Le Brésil durcit ses règles d'entrée face à l'immigration illégale vers les Etats-Unis
Le plus grand pays d'Amérique latine fait partie intégrante de l'itinéraire privilégié "d'organisations criminelles qui pratiquent la contrebande de migrants et le trafic de personnes", a dénoncé le ministère brésilien de la Justice dans un communiqué envoyé à l'AFP.
Les arrivées se concentrent dans le plus grand aéroport du pays, à Guarulhos, près de Sao Paulo, la plus grande mégalopole d'Amérique latine.
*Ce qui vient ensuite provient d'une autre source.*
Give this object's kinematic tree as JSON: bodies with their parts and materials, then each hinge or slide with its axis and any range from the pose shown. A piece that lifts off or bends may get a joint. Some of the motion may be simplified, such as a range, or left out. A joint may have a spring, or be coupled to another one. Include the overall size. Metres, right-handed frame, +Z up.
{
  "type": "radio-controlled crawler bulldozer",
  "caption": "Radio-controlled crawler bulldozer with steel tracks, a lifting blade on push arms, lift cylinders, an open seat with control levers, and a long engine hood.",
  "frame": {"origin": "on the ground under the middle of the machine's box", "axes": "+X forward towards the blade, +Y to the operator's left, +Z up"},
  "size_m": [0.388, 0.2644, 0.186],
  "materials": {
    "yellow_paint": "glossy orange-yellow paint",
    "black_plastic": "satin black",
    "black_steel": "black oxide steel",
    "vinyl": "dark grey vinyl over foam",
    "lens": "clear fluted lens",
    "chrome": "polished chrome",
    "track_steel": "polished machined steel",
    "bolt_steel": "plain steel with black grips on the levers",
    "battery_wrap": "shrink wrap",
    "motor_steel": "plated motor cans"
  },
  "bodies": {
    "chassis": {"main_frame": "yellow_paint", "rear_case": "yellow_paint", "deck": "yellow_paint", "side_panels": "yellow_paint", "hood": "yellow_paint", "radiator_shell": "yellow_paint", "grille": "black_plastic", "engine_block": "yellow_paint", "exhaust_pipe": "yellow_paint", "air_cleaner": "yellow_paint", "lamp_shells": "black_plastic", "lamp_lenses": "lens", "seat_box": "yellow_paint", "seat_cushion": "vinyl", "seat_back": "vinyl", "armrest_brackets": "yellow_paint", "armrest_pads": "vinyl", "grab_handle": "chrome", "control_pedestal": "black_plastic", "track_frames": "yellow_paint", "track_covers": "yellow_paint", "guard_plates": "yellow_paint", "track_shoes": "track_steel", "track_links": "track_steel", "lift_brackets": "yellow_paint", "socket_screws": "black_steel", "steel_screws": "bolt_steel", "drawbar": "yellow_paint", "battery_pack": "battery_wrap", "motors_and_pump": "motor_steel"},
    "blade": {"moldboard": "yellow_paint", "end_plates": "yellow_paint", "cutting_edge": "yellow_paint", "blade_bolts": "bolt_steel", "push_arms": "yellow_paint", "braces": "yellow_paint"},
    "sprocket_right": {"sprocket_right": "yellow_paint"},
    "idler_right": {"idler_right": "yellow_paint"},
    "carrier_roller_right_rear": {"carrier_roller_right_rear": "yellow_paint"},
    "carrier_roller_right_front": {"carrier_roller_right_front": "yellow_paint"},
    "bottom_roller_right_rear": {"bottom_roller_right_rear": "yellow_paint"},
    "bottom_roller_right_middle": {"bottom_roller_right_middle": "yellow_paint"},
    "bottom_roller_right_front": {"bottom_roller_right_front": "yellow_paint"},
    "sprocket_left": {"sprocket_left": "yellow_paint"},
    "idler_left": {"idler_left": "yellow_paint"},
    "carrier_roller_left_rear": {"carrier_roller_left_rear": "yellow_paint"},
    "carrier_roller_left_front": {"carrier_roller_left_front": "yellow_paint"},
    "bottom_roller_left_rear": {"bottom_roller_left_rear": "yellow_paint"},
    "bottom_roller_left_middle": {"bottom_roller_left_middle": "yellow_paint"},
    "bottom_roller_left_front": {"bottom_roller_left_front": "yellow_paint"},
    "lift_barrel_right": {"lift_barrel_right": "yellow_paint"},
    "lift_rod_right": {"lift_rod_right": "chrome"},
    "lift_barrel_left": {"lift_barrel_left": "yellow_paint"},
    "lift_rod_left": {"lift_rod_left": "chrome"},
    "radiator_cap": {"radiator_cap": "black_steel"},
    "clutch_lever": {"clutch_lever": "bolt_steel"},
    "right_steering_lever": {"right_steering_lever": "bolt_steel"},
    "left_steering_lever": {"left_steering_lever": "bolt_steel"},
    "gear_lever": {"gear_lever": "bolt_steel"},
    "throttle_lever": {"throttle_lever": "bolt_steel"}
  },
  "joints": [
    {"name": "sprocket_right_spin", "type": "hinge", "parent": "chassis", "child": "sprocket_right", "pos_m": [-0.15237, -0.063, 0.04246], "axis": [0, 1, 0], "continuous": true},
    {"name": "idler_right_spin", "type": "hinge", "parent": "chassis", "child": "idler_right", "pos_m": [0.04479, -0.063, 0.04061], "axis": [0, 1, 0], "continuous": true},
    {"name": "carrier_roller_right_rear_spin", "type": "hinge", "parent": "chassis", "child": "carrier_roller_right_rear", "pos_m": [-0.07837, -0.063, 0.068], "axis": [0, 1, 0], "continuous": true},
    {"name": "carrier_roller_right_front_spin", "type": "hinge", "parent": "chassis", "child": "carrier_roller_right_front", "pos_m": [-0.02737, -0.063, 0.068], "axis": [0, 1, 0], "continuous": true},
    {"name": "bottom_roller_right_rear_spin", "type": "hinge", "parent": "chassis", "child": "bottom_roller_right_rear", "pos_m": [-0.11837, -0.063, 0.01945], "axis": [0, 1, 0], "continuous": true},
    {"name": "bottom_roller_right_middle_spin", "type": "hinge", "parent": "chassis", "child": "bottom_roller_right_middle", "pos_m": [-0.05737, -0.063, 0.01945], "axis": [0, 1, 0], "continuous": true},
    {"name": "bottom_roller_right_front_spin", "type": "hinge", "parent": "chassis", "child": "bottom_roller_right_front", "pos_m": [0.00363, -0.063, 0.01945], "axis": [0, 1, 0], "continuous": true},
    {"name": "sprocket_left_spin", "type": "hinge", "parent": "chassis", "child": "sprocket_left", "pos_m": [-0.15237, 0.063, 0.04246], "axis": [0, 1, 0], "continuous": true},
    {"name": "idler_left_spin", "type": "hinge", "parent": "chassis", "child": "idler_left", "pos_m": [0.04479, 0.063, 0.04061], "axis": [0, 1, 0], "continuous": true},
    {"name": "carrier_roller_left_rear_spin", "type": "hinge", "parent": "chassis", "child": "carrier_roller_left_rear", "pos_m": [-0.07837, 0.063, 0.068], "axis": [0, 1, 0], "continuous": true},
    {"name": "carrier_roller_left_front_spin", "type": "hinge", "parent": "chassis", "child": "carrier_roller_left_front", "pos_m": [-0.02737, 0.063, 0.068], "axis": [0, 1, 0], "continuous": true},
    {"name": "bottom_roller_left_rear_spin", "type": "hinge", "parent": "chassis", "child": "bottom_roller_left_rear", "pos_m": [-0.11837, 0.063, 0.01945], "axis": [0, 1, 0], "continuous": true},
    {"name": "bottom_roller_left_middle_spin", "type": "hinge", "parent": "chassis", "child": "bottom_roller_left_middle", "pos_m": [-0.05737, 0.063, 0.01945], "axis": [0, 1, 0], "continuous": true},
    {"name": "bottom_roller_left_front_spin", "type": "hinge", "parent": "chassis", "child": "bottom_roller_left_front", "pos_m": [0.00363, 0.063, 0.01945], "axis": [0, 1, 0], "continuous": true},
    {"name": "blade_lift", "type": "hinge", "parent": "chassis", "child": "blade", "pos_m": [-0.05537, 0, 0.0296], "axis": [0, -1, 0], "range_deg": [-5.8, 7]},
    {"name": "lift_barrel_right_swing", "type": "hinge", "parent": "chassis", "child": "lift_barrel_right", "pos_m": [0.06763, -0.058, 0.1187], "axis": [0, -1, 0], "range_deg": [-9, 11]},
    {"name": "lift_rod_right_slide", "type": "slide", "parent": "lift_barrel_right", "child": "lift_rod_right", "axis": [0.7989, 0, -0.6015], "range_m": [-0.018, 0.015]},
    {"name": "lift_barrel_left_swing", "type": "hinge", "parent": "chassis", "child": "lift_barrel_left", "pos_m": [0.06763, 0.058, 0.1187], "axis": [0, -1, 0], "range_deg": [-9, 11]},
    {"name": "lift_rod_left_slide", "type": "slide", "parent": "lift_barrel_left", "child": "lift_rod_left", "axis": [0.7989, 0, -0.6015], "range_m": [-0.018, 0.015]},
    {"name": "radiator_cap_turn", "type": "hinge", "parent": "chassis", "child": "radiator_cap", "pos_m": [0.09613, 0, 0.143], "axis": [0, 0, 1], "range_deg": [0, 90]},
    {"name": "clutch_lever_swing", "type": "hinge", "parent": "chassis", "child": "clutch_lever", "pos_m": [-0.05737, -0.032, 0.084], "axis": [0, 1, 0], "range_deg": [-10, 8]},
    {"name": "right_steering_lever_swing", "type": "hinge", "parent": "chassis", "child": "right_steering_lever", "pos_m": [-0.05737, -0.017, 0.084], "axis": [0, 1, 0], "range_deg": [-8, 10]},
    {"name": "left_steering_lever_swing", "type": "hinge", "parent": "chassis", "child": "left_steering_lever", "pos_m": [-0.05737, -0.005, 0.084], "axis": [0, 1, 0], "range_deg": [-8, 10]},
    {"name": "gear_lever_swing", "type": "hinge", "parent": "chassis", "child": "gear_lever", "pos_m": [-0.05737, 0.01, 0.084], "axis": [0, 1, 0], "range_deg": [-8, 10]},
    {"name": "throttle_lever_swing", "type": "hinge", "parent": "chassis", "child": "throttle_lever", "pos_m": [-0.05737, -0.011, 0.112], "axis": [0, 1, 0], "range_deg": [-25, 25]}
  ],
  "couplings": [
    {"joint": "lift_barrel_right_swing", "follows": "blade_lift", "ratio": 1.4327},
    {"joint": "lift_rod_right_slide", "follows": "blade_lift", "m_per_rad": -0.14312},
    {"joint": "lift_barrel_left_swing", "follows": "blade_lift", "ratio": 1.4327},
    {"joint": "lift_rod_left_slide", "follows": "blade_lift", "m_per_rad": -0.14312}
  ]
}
La Police fédérale fait état d'une augmentation "exponentielle" des arrivées de voyageurs censés faire une simple escale à Guarulhos, mais qui restent sur place pour tenter d'entrer au Brésil au lieu de rejoindre la destination finale prévue sur leurs billets d'avion.
En attendant, ils restent parfois des semaines dans une zone de transit à l'aéroport, dans des conditions précaires.
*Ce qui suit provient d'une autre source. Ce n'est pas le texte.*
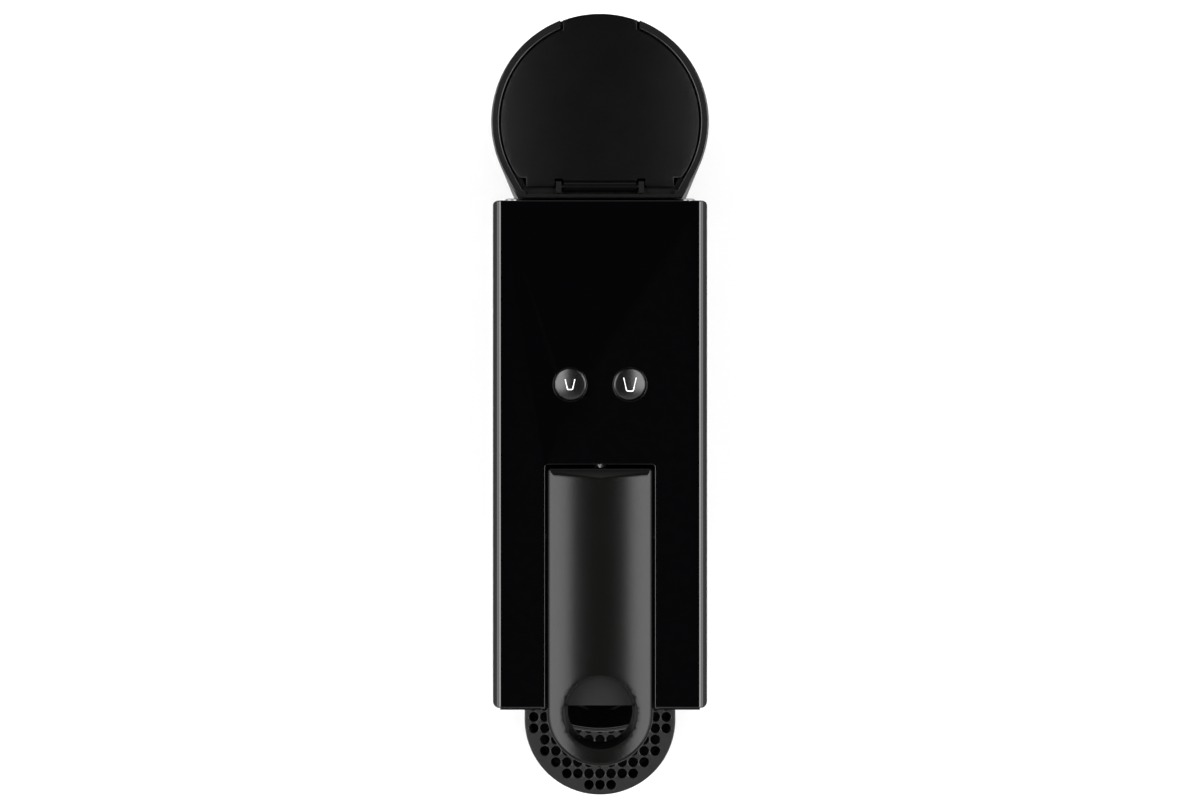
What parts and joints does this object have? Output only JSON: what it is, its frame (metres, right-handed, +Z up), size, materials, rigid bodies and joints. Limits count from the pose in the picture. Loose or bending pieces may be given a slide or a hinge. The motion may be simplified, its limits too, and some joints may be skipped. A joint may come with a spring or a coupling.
{
  "type": "pod coffee machine",
  "caption": "Slim pod coffee machine: glossy sleeve body, ring-ended lever that drives the brew unit, push buttons, lift-off lidded water tank, drip drawer with grid and capsule bin.",
  "frame": {"origin": "on the floor under the middle of the machine, at the feet's undersides", "axes": "+Z up, -Y towards the outlet and the drip tray, +Y towards the water tank, +X to the right of a person who faces the outlet"},
  "size_m": [0.084, 0.323, 0.2016],
  "materials": {
    "gloss_black": "polished injection-moulded ABS",
    "satin_black": "satin moulded plastic",
    "lever_charcoal": "satin charcoal lacquer on plastic",
    "tray_grey": "fine satin dark grey plastic",
    "inner_black": "matt black moulded plastic",
    "tank_smoke": "dark smoked translucent plastic",
    "steel": "machined stainless steel",
    "aluminium": "cast aluminium",
    "rubber": "matt black rubber",
    "silicone": "translucent silicone",
    "white_plastic": "natural acetal",
    "board_green": "circuit board laminate and components"
  },
  "bodies": {
    "body": {"outer_shell": "gloss_black", "front_panel": "inner_black", "rear_panel": "inner_black", "lever_channel": "inner_black", "panel_screw_1": "steel", "panel_screw_2": "steel", "panel_screw_3": "steel", "panel_screw_4": "steel", "base_screw_1": "steel", "base_screw_2": "steel", "base_screw_3": "steel", "base_screw_4": "steel", "base_plate": "satin_black", "foot_front_left": "rubber", "foot_front_right": "rubber", "foot_rear_left": "rubber", "foot_rear_right": "rubber", "cable_gland": "rubber", "idler_pin_left": "steel", "idler_pin_right": "steel", "brew_frame": "inner_black", "extraction_plate": "steel", "outlet_tube": "inner_black", "outlet_nose": "gloss_black", "button_switch_small": "satin_black", "button_switch_large": "satin_black", "button_board": "board_green", "control_board": "board_green", "heater_block": "aluminium", "pump": "steel", "pump_mount_lower": "rubber", "pump_mount_upper": "rubber", "pump_bracket": "aluminium", "flow_meter": "white_plastic", "hose_tank_to_meter": "silicone", "hose_meter_to_pump": "silicone", "hose_pump_to_heater": "silicone", "tank_connector": "satin_black", "connector_seal": "rubber"},
    "lever": {"lever": "lever_charcoal", "lever_axle": "steel", "lever_gear_left": "steel", "lever_gear_right": "steel"},
    "idler_left": {"idler_gear_left": "white_plastic"},
    "idler_right": {"idler_gear_right": "white_plastic"},
    "cage": {"brew_cage": "steel"},
    "small_cup_button": {"button_small_cup": "gloss_black"},
    "large_cup_button": {"button_large_cup": "gloss_black"},
    "tank": {"water_tank": "tank_smoke", "lid_pin": "steel", "valve_bridge": "satin_black", "valve_spring": "steel"},
    "lid": {"tank_lid": "satin_black"},
    "valve": {"tank_valve": "rubber"},
    "rotor": {"flow_rotor": "white_plastic"},
    "drawer": {"drip_base": "satin_black"},
    "grid": {"drip_grid": "tray_grey"},
    "bin": {"capsule_bin": "satin_black"}
  },
  "joints": [
    {"name": "lever_hinge", "type": "hinge", "parent": "body", "child": "lever", "pos_m": [0, -0.04, 0.1948], "axis": [-1, 0, 0], "range_deg": [0, 90]},
    {"name": "idler_left_hinge", "type": "hinge", "parent": "body", "child": "idler_left", "pos_m": [-0.0245, -0.04, 0.1692], "axis": [-1, 0, 0], "range_deg": [-198.5, 0]},
    {"name": "idler_right_hinge", "type": "hinge", "parent": "body", "child": "idler_right", "pos_m": [0.0245, -0.04, 0.1692], "axis": [-1, 0, 0], "range_deg": [-198.5, 0]},
    {"name": "cage_slide", "type": "slide", "parent": "body", "child": "cage", "axis": [0, 1, 0], "range_m": [0, 0.0277]},
    {"name": "small_cup_press", "type": "slide", "parent": "body", "child": "small_cup_button", "axis": [0, 0, -1], "range_m": [0, 0.0012], "stiffness_N_per_m": 400},
    {"name": "large_cup_press", "type": "slide", "parent": "body", "child": "large_cup_button", "axis": [0, 0, -1], "range_m": [0, 0.0012], "stiffness_N_per_m": 400},
    {"name": "tank_lift", "type": "slide", "parent": "body", "child": "tank", "axis": [0, 0, 1], "range_m": [0, 0.19]},
    {"name": "lid_hinge", "type": "hinge", "parent": "tank", "child": "lid", "pos_m": [0, 0.0946, 0.1859], "axis": [1, 0, 0], "range_deg": [0, 95]},
    {"name": "valve_slide", "type": "slide", "parent": "tank", "child": "valve", "axis": [0, 0, 1], "range_m": [0, 0.003], "stiffness_N_per_m": 150, "deforming": ["valve_spring"]},
    {"name": "flow_rotor_spin", "type": "hinge", "parent": "body", "child": "rotor", "pos_m": [0, 0.066, 0.038], "axis": [0, 0, 1], "continuous": true},
    {"name": "drawer_slide", "type": "slide", "parent": "body", "child": "drawer", "axis": [0, -1, 0], "range_m": [0, 0.14]},
    {"name": "grid_lift", "type": "slide", "parent": "drawer", "child": "grid", "axis": [0, 0, 1], "range_m": [0, 0.08]},
    {"name": "bin_slide", "type": "slide", "parent": "drawer", "child": "bin", "axis": [0, -1, 0], "range_m": [0, 0.09]}
  ],
  "couplings": [
    {"joint": "idler_left_hinge", "follows": "lever_hinge", "ratio": -2.2},
    {"joint": "idler_right_hinge", "follows": "lever_hinge", "ratio": -2.2},
    {"joint": "cage_slide", "follows": "lever_hinge", "m_per_rad": 0.0176}
  ]
}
La plupart des migrants sont originaires de pays asiatiques et munis de billets avec pour destination finale d'autres pays d'Amérique du Sud.
"Des organisations criminelles les orientent à demander l'asile pour entrer en territoire brésilien", explique la Police fédérale.
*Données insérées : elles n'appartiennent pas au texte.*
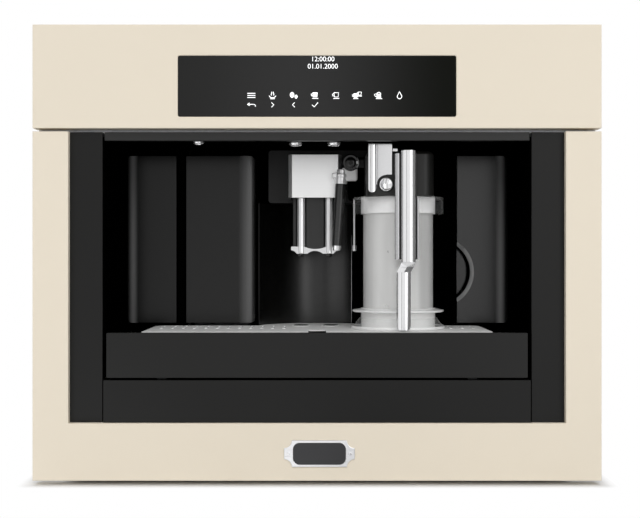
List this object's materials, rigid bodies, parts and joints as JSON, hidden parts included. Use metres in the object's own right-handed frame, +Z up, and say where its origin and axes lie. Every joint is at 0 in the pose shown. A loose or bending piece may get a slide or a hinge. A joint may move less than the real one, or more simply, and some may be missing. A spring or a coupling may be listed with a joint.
{
  "type": "built-in coffee machine",
  "caption": "Built-in bean-to-cup coffee machine on pull-out runners, with a touch display, a lit niche, an adjustable coffee spout, a drip tray and a milk jug.",
  "frame": {"origin": "middle of the outside box at the level of the feet", "axes": "+X right as seen from the front, +Y back into the cabinet, +Z up"},
  "size_m": [0.597, 0.4168, 0.4836],
  "materials": {
    "zinc_sheet": "brushed",
    "rubber": "matte",
    "cream_enamel": "satin",
    "black_glass": "gloss",
    "board_green": "satin",
    "chrome": "polished",
    "dark_moulding": "satin",
    "dark_trim": "satin",
    "black_moulding": "satin",
    "brushed_steel": "brushed",
    "grey_moulding": "satin",
    "aluminium": "cast",
    "smoked_plastic": "gloss",
    "clear_plastic": "gloss"
  },
  "bodies": {
    "cabinet_runners": {"runner_outers": "zinc_sheet"},
    "runner_middles": {"runner_middles": "zinc_sheet"},
    "machine": {"runner_inners": "zinc_sheet", "chassis_front": "zinc_sheet", "base_pan": "zinc_sheet", "feet": "rubber", "side_casings": "zinc_sheet", "back_cover": "zinc_sheet", "top_cover": "zinc_sheet", "chassis_deck": "zinc_sheet", "control_fascia": "cream_enamel", "lower_frame": "cream_enamel", "display_glass": "black_glass", "control_board": "board_green", "badge_plate": "chrome", "badge_inlay": "dark_moulding", "badge_screws": "chrome", "inner_frames": "dark_trim", "niche_sides": "black_moulding", "niche_ceiling": "black_moulding", "niche_back": "black_moulding", "niche_lamps": "chrome", "plinth_panel": "dark_trim", "dispenser_housing": "black_moulding", "spout_cover": "brushed_steel", "hot_water_tube": "chrome", "infuser": "grey_moulding", "brew_drive": "grey_moulding", "grinder": "aluminium", "bean_hopper": "smoked_plastic", "preground_funnel": "black_moulding", "boilers": "aluminium", "pump": "brushed_steel", "power_board": "board_green", "power_inlet": "black_moulding"},
    "hopper_lid": {"hopper_lid": "smoked_plastic"},
    "funnel_lid": {"funnel_lid": "black_moulding"},
    "grind_knob": {"grind_knob": "dark_moulding"},
    "main_switch": {"main_switch": "black_glass"},
    "coffee_spout": {"spout_carriage": "dark_moulding", "spout_tubes": "chrome", "spout_nozzles": "black_moulding"},
    "service_door": {"service_door": "dark_moulding"},
    "grounds_bin": {"grounds_bin": "dark_moulding"},
    "water_tank": {"water_tank": "smoked_plastic", "tank_front": "dark_moulding"},
    "drip_tray": {"tray_tub": "black_moulding", "tray_front": "dark_trim", "drip_grille": "brushed_steel"},
    "milk_jug": {"jug_vessel": "clear_plastic", "jug_base": "clear_plastic", "jug_collar": "clear_plastic", "jug_lid": "black_moulding", "lid_plate": "chrome", "handle_core": "black_moulding", "jug_handle": "chrome", "milk_tube": "grey_moulding"},
    "milk_spout": {"milk_spout": "black_moulding"},
    "clean_button": {"clean_button": "chrome"},
    "froth_slider": {"froth_slider": "chrome"}
  },
  "joints": [
    {"name": "machine_slide", "type": "slide", "parent": "cabinet_runners", "child": "machine", "axis": [0, -1, 0], "range_m": [0, 0.34]},
    {"name": "runner_slide", "type": "slide", "parent": "cabinet_runners", "child": "runner_middles", "axis": [0, -1, 0], "range_m": [0, 0.17]},
    {"name": "coffee_spout_lift", "type": "slide", "parent": "machine", "child": "coffee_spout", "axis": [0, 0, 1], "range_m": [0, 0.038]},
    {"name": "service_door_hinge", "type": "hinge", "parent": "machine", "child": "service_door", "pos_m": [-0.1488, -0.065, 0.1598], "axis": [0, 0, -1], "range_deg": [0, 90]},
    {"name": "grounds_bin_slide", "type": "slide", "parent": "machine", "child": "grounds_bin", "axis": [0, -1, 0], "range_m": [0, 0.19]},
    {"name": "water_tank_slide", "type": "slide", "parent": "machine", "child": "water_tank", "axis": [0, -1, 0], "range_m": [0, 0.19]},
    {"name": "drip_tray_slide", "type": "slide", "parent": "machine", "child": "drip_tray", "axis": [0, -1, 0], "range_m": [0, 0.17]},
    {"name": "milk_jug_slide", "type": "slide", "parent": "machine", "child": "milk_jug", "axis": [0, -1, 0], "range_m": [0, 0.16]},
    {"name": "milk_spout_swivel", "type": "hinge", "parent": "milk_jug", "child": "milk_spout", "pos_m": [0.0374, -0.116, 0.3455], "axis": [0, 1, 0], "range_deg": [0, 25]},
    {"name": "clean_button_press", "type": "slide", "parent": "milk_jug", "child": "clean_button", "axis": [0, 1, 0], "range_m": [0, 0.003], "stiffness_N_per_m": 400, "springref_m": -0.002},
    {"name": "froth_slider_slide", "type": "slide", "parent": "milk_jug", "child": "froth_slider", "axis": [1, 0, 0], "range_m": [0, 0.014]},
    {"name": "hopper_lid_hinge", "type": "hinge", "parent": "machine", "child": "hopper_lid", "pos_m": [0, 0.081, 0.465], "axis": [-1, 0, 0], "range_deg": [0, 95]},
    {"name": "funnel_lid_hinge", "type": "hinge", "parent": "machine", "child": "funnel_lid", "pos_m": [-0.1124, 0.024, 0.465], "axis": [-1, 0, 0], "range_deg": [0, 95]},
    {"name": "grind_knob_turn", "type": "hinge", "parent": "machine", "child": "grind_knob", "pos_m": [0.107, 0.029, 0.458], "axis": [0, 0, 1], "range_deg": [-120, 120]},
    {"name": "main_switch_rock", "type": "hinge", "parent": "machine", "child": "main_switch", "pos_m": [-0.14, 0.199, 0.06], "axis": [1, 0, 0], "range_deg": [0, 20]}
  ],
  "couplings": [
    {"joint": "runner_slide", "follows": "machine_slide", "ratio": 0.5}
  ]
}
S'ils y parviennent, ils poursuivent ensuite leur voyage par voie terrestre, pour rejoindre la Colombie, puis le Panama, à travers la dangereuse jungle du Darien, dans l'espoir d'arriver par la suite aux Etats-Unis ou au Canada.
C'est pourquoi le gouvernement du président de gauche Luiz Inacio Lula da Silva a décidé qu'à partir de lundi, les voyageurs venus de pays pour lesquels le Brésil exige un visa devront l'obtenir même s'ils font juste escale dans le pays, ce qui n'était pas nécessaire auparavant.
Les nouvelles règles obligent également désormais les demandeurs d'asile à prouver qu'ils souffrent de persécution politique ou de violences dans leurs pays d'origine.
Afflux croissant
L'aéroport de Guarulhos est l'un des plus fréquentés d'Amérique Latine, accueillant quelque 35 millions de voyageurs annuels.
D'après les données officielles le nombre de demandes d'asile dans cet aéroport a été multiplié par 60 en dix ans, passant de 69 en 2013 à 4.239 en 2023.
Et ces chiffres ne font qu'augmenter cette année: 5.428 demandes ont été déposées de janvier à juillet, soit 25 par jour en moyenne, et pas moins de 864 de 1er au 21 août (41 par jour).
Résultat: des centaines de migrants sont massés dans une zone de transit dépourvue des conditions d'accueil nécessaires. Le dernier décompte des autorités faisait état de 481 personnes sur les lieux mercredi dernier.
Le décès le 13 août d'un homme de nationalité ghanéenne arrivé cinq jours plus tôt a tiré la sonnette d'alarme. "Il a eu un malaise, a été soigné par une équipe médicale et transféré vers un hôpital public, où il est mort après avoir subi un infarctus", a expliqué la Police fédérale à l'AFP, sans donner davantage de détails.
Une télévision locale a montré la semaine dernière des images de dizaines de personnes munies de masques de protection dans une longue file d'attente pour de la nourriture.
"Tragédie humanitaire"
Un rapport de la Défense publique du Brésil, un organisme qui propose une aide juridique aux plus démunis, a signalé "des situations répétées de violation des droits humains", notamment pour des enfants, des adolescents non accompagnés d'adultes ou des femmes "en situation d'extrême vulnérabilité".
Les migrants "dorment à même le sol" et "la demande de soins médicaux ne fait qu'augmenter", précise ce rapport, faisant également état de "très mauvaises conditions d'hygiène et d'alimentation".
À l'issue d'une réunion d'urgence convoquée la semaine dernière par le Parquet, les autorités brésiliennes ont renforcé les effectifs des équipes qui traitent les dossiers des demandes d'asile pour réduire les délais.
L'Organisation de secours des réfugiés d'Afghanistan, basée à Sao Paulo, a déploré le fait que le Brésil ait décidé de faire face à cette "tragédie humanitaire" en exigeant des visas pour les migrants.
"Le trafic (de personnes) doit être combattu et les personnes en situation de vulnérabilité doivent être accueillies et non traitées comme des criminels", estime cette association.